My cup is full. Let it spill.
It's the birthday of writer Frank Conroy, born in New York City (1936). He wrote the memoir Stop-time (1967) and the novel Body and Soul (1993). He's the director of the Iowa Writer's Workshop, where he once scolded a student for using a lot of detail that didn't matter to her short story. "The author makes a tacit deal with the reader," he said. "You hand them a backpack. You ask them to place certain things in it-to remember, to keep in mind-as they make their way up the hill If you hand them a yellow Volkswagen and they have to haul this to the top of the mountain-to the end of the story-and they find that this Volkswagen has nothing whatsoever to do with your story, you're going to have a very irritated reader on your hands."
It's the birthday of novelist Ernest J. Gaines, born in Oscar, Louisiana (1933). He wrote The Autobiography of Miss Jane Pittman (1971), ostensibly the recollections of a hundred-and-ten-year-old freed slave, revealed during a series of interviews. It was praised for its uncannily authentic voice, and Gaines said that after the novel was published writers besieged him for advice about how to interview elderly people, and how to get them to talk openly about their memories. He had to tell them that he had made the whole thing up, and had no idea how to do interviews.
It's the birthday of black civil rights leader, minister, and recipient of the Nobel Peace Prize, Martin Luther King, Jr., born in Atlanta, GA (1929). He was chosen to lead a boycott of segregated buses in Montgomery, Alabama when he was only twenty-six. He didn't set out to become civil rights activist; he said later that if he'd known what the job would entail, he might have turned it down. He wasn't even sure he wanted to become a preacher; as a teenager, the way people shouted and stomped in his Baptist church sometimes embarrassed him. But during the boycott, after he was assaulted and arrested and his house was bombed, he experienced what amounted to a religious conversion. He said later that he realized that the movement had far greater force than his own doubts, and that he had to act like a charismatic figurehead even if he didn't feel like one. He said, "...as people began to derive inspiration from their involvement, I realized that the choice leaves your own hands. The people expect you to give them leadership."

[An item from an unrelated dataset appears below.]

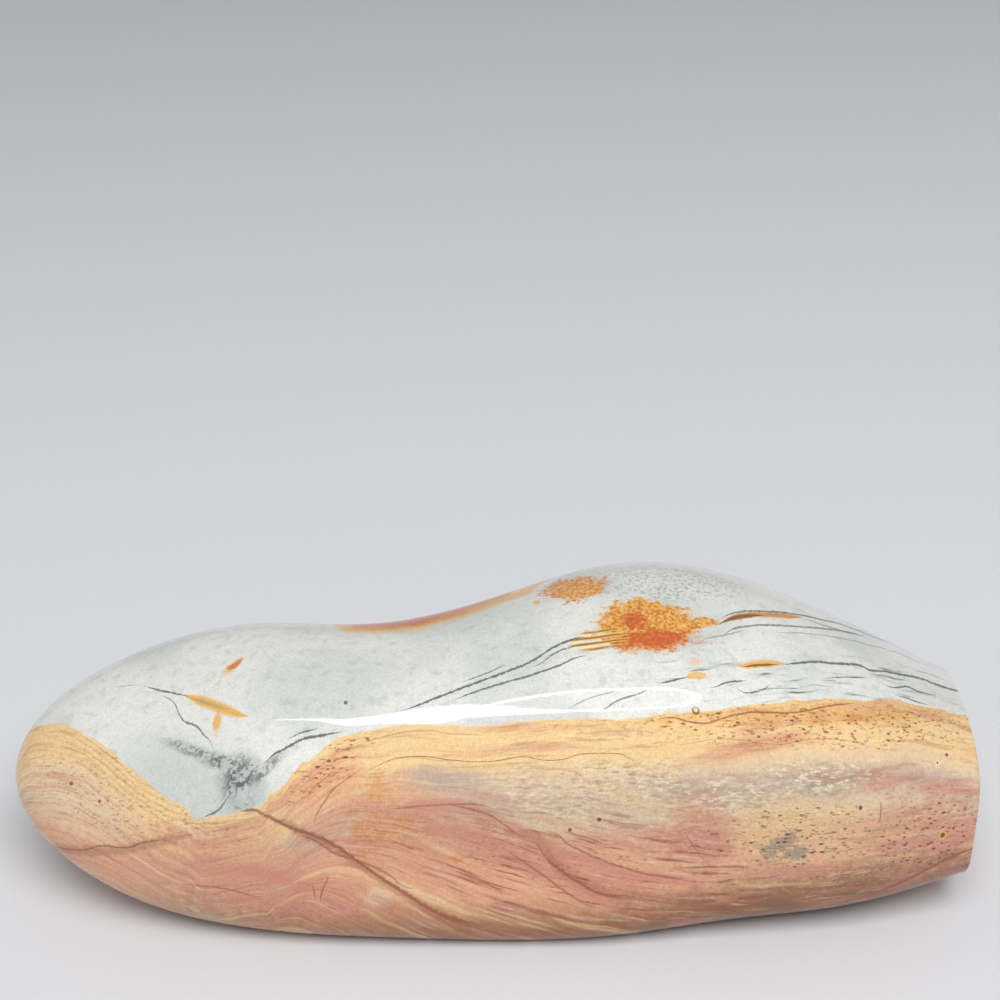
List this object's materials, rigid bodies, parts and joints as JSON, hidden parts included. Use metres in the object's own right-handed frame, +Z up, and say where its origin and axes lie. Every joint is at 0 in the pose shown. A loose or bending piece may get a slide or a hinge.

It's the birthday of folklorist Alan Lomax, born in Austin, Texas (1915). He started working with his father when he was a teenager, recording traditional American folk songs sung by the people who had learned them at their grandparents' knees, long before radio or television. Together, they archived twenty-five thousand songs for the Library of Congress, and they discovered Lead Belly, Son House, and Woody Guthrie.
It's the birthday of the poet Osip
Mandelstam, born in Warsaw (1891). He was raised in St Petersburg, and
supported the Revolution until the Kremlin began to persecute artists and writers
who refused to produce socialist realist propaganda. He wrote a brazenly hostile
poem about Stalin that he read to a gathering of his friends. When a copy reached
the dictator, he issued an order for Mandelstam to be "preserved and isolated."
Mandelstam and his wife were exiled to the provinces. He was released for a
short while, then re-arrested and sent to Siberia, where he died in prison.
His wife saved his poems by memorizing them.